(UPDATE 2) With word of Apple’s development of a Pandora-like music service out, Pandora’s stock began to feel the aftershocks. As of 9:40am PST Friday morning, Pandora stock fell 2.37% to $10.24, which represented more than an 18% drop in early trading. Even though it was an up day for the overall market, Pandora stock closed Friday down $2.10 to $10.47, a fall of 16.71%.
Apple’s decision to create a music service and enter the streaming market “could shake up the sector,” said analyst Nat Schindler with Bank of America Merrill Lynch.
"Apple is currently the largest music retailer in the world and the move is likely being made to unseat rapidly growing streaming competitors like Pandora and Spotify," he continued.
Schindler mentions that if Apple promotes its own service on its devices (which it likely will), Pandora can be in real trouble.
"Pandora currently has 72 percent-plus market share of online radio and six percent share of the total radio market, partially due to its near ubiquitous device reach on over 400 different devices," he said. “Apple's large device installed base makes it a more serious threat than other current or potential competitors. Pandora we believe gets 40-50 percent of its total usage currently from iOS devices."

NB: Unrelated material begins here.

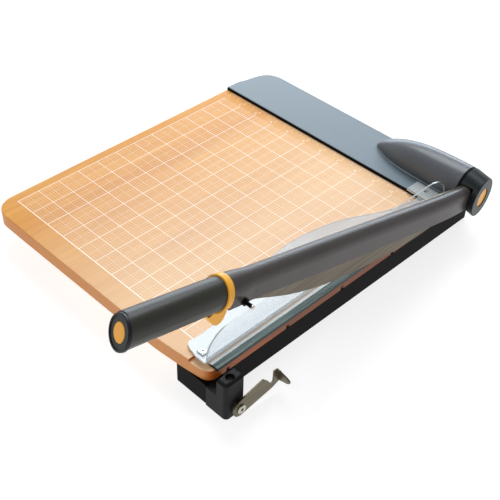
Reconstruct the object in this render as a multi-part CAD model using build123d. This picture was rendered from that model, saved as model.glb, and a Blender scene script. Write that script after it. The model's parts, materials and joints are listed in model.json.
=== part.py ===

It is yet to be seen how news of Apple’s music service phases the competition, but considering how massively wide an audience Apple already has and the dollars behind the development, it is likely that Apple users and fans will gravitate towards whatever the company has in store. However, it will also be highly important for Apple to clearly demonstrate how and why their service is enough to convert a Pandora or Spotify streamer into an Apple one.